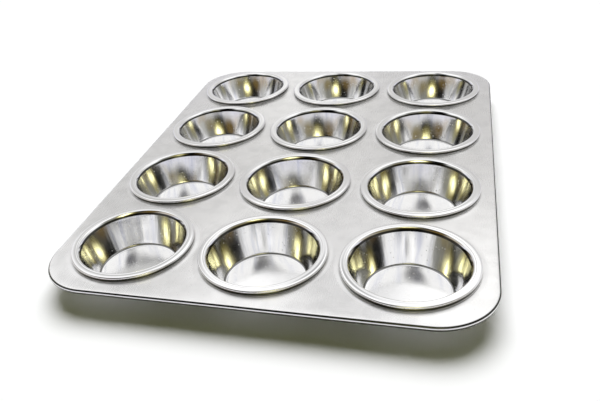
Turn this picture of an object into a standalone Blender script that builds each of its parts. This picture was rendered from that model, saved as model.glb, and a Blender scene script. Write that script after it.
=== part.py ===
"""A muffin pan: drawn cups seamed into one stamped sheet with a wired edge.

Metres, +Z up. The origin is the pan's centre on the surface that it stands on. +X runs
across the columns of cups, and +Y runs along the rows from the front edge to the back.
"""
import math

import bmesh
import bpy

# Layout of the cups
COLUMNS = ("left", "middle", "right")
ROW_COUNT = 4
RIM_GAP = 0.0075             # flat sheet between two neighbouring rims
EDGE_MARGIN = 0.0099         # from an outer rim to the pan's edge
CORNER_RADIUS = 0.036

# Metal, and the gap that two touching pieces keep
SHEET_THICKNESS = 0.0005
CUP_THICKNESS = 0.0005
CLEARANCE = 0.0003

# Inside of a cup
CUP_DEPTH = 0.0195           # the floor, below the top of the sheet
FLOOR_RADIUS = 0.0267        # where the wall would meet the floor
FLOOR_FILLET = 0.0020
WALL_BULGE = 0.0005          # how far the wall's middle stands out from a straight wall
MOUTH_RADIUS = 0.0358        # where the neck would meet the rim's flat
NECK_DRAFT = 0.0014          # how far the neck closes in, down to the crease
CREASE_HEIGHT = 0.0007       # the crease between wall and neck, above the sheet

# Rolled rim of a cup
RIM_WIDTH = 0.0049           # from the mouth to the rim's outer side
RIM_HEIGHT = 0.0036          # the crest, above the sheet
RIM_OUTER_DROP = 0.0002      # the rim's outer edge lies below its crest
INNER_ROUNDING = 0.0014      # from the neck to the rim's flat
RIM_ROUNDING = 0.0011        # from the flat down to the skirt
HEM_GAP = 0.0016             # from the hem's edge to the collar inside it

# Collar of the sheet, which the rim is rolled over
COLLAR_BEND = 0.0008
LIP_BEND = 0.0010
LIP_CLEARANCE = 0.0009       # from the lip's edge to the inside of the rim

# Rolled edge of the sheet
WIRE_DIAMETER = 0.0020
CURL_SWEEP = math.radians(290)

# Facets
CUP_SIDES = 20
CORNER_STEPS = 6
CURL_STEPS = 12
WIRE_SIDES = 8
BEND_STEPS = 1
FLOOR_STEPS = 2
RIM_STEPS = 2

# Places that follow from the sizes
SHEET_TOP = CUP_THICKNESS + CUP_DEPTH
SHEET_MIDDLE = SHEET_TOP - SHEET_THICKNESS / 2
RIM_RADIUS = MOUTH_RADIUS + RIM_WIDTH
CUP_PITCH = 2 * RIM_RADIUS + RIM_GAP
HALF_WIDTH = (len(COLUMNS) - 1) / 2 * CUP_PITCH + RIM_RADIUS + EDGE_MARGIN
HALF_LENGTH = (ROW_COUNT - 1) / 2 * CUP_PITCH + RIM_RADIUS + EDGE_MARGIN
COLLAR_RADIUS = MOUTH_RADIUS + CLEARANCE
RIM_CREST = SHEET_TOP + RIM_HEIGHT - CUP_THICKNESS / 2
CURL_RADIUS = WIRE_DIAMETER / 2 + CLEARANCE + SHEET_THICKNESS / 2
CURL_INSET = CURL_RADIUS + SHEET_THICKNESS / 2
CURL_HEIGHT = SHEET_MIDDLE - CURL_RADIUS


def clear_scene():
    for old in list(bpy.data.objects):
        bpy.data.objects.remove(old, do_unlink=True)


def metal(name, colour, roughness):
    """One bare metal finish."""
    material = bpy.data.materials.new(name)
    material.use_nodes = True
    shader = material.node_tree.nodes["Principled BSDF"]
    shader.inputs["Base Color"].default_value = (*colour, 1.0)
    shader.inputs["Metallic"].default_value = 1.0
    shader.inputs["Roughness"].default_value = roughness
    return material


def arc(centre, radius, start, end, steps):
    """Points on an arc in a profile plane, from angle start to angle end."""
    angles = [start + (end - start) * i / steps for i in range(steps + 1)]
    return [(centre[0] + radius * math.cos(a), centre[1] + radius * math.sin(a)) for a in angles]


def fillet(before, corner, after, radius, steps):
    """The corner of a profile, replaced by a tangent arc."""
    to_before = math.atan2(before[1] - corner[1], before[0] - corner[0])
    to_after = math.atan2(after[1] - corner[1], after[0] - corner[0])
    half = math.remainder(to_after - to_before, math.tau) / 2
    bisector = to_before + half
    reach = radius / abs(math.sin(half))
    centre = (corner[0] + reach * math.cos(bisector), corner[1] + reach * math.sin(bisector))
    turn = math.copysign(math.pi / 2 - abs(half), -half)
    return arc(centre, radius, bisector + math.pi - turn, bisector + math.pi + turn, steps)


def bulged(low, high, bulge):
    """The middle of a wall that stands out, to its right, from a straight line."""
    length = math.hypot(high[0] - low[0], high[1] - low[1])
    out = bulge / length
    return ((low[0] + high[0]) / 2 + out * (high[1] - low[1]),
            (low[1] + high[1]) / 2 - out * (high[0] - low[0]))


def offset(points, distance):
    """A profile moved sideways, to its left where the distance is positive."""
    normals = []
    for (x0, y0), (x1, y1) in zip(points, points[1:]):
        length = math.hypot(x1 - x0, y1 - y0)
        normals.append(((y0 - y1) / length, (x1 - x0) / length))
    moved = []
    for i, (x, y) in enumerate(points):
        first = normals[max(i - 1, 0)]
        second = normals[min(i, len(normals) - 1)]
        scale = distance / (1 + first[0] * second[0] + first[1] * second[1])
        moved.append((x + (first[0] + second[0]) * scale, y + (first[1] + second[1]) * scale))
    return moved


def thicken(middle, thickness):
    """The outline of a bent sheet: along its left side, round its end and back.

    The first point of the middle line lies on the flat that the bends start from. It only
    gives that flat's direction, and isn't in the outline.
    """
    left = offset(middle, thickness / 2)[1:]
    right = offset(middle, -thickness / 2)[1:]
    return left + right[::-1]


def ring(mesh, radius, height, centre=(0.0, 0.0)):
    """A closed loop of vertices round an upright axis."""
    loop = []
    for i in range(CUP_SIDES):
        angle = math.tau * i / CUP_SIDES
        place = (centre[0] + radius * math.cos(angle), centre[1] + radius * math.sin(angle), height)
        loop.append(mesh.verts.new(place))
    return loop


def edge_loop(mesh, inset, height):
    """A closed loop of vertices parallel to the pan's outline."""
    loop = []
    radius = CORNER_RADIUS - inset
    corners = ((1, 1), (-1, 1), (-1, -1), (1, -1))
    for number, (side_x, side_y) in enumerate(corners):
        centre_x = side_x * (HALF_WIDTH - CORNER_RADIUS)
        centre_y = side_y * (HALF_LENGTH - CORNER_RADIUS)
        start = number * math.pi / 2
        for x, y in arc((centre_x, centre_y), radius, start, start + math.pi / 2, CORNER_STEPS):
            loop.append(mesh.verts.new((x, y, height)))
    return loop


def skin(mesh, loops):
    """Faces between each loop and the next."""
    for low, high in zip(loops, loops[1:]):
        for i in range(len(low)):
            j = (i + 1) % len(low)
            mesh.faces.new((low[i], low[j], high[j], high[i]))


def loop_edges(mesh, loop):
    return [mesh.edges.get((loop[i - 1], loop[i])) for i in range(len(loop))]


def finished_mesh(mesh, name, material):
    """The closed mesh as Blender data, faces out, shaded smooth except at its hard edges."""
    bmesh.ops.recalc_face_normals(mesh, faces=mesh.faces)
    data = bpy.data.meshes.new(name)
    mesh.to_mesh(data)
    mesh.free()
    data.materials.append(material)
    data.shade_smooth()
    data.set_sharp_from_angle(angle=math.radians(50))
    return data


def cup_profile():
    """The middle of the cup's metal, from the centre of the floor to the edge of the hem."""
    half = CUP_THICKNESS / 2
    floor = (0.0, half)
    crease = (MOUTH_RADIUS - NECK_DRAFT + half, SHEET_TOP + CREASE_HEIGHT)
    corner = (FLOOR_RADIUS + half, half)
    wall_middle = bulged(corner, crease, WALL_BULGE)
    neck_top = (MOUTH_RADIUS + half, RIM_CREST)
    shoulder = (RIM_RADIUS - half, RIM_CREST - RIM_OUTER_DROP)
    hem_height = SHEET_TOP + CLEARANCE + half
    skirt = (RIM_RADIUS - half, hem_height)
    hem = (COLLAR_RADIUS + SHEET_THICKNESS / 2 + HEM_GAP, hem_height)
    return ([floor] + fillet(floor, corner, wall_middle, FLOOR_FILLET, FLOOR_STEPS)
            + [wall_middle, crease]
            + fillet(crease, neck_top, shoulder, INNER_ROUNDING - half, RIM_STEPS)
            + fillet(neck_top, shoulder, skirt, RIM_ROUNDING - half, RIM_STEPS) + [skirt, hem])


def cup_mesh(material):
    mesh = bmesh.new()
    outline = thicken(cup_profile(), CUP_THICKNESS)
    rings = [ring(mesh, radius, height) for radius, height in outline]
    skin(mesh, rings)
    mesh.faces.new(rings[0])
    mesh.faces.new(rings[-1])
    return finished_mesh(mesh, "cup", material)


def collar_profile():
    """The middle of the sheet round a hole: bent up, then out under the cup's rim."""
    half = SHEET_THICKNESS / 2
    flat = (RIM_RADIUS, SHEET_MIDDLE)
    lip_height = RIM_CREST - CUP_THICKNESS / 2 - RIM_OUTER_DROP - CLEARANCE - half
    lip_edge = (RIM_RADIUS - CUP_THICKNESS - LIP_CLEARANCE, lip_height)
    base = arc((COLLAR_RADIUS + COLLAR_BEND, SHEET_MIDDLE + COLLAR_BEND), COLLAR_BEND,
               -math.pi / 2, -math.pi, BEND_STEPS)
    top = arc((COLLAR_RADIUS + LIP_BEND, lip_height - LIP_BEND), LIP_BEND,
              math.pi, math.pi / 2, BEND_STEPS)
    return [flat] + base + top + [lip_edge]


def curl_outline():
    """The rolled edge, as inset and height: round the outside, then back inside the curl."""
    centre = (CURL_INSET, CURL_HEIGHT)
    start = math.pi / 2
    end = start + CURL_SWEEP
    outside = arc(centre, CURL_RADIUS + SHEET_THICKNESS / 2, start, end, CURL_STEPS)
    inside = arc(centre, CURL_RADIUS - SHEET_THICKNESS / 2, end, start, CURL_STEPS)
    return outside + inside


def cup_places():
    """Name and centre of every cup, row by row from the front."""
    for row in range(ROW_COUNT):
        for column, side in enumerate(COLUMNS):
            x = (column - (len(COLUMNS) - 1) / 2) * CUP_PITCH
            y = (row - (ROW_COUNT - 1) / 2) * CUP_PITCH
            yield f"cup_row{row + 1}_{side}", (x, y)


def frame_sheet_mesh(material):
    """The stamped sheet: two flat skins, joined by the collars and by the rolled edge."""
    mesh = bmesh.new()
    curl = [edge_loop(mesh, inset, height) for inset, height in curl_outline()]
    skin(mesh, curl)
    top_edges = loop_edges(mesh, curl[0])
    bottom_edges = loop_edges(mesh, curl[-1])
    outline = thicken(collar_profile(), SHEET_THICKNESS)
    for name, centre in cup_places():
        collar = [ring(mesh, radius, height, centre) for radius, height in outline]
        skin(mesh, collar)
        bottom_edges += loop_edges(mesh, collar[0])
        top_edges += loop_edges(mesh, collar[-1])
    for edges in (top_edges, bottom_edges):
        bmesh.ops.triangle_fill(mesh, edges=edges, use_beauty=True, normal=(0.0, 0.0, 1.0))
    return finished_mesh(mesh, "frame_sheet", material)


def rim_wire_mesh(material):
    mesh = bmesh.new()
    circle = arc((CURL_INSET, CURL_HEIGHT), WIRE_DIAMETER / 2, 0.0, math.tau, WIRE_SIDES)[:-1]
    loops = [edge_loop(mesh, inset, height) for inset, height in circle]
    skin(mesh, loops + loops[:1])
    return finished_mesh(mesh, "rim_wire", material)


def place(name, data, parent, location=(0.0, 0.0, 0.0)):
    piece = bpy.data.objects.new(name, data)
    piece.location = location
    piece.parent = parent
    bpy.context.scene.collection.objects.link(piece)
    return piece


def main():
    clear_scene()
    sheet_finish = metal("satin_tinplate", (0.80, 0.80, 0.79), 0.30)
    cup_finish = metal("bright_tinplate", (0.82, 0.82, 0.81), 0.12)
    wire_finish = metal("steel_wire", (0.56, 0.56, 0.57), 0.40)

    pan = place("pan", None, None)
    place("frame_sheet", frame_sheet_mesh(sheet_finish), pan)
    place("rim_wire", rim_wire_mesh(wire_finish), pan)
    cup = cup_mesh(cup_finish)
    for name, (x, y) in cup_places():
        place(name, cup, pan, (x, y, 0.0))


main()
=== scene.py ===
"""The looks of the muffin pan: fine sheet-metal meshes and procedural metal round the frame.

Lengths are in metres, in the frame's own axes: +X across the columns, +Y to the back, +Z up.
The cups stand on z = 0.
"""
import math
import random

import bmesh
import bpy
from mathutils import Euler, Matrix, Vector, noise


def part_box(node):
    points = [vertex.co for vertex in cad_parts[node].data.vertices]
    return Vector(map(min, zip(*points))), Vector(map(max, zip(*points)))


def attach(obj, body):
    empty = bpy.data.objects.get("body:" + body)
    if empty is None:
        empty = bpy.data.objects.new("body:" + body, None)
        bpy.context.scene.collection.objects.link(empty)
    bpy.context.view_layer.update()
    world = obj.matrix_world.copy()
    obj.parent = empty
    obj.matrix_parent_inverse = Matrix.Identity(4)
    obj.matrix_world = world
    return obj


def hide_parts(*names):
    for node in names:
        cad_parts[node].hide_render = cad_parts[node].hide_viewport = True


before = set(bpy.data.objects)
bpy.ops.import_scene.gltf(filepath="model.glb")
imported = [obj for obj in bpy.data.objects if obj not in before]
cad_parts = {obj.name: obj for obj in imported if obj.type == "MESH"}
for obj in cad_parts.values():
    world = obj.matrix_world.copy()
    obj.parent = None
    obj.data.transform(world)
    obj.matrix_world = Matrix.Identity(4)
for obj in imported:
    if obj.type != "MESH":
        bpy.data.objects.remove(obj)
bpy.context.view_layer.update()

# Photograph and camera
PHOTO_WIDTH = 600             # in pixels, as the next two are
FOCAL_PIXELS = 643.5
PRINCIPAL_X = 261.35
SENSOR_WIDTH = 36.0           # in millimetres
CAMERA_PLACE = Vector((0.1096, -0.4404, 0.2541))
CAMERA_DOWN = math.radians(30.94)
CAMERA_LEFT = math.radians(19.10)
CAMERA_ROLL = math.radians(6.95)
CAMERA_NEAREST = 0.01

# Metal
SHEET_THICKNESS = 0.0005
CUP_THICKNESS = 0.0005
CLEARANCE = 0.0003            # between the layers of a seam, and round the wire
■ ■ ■
(WRITTEN PROBLEM): Within the material above, transcribe exactly the lines that run from the line holding "0.56, 0.57), 0.40)" through the line holding "from mathutils import".

(FULL OUTPUT):
    wire_finish = metal("steel_wire", (0.56, 0.56, 0.57), 0.40)

    pan = place("pan", None, None)
    place("frame_sheet", frame_sheet_mesh(sheet_finish), pan)
    place("rim_wire", rim_wire_mesh(wire_finish), pan)
    cup = cup_mesh(cup_finish)
    for name, (x, y) in cup_places():
        place(name, cup, pan, (x, y, 0.0))


main()
=== scene.py ===
"""The looks of the muffin pan: fine sheet-metal meshes and procedural metal round the frame.

Lengths are in metres, in the frame's own axes: +X across the columns, +Y to the back, +Z up.
The cups stand on z = 0.
"""
import math
import random

import bmesh
import bpy
from mathutils import Euler, Matrix, Vector, noise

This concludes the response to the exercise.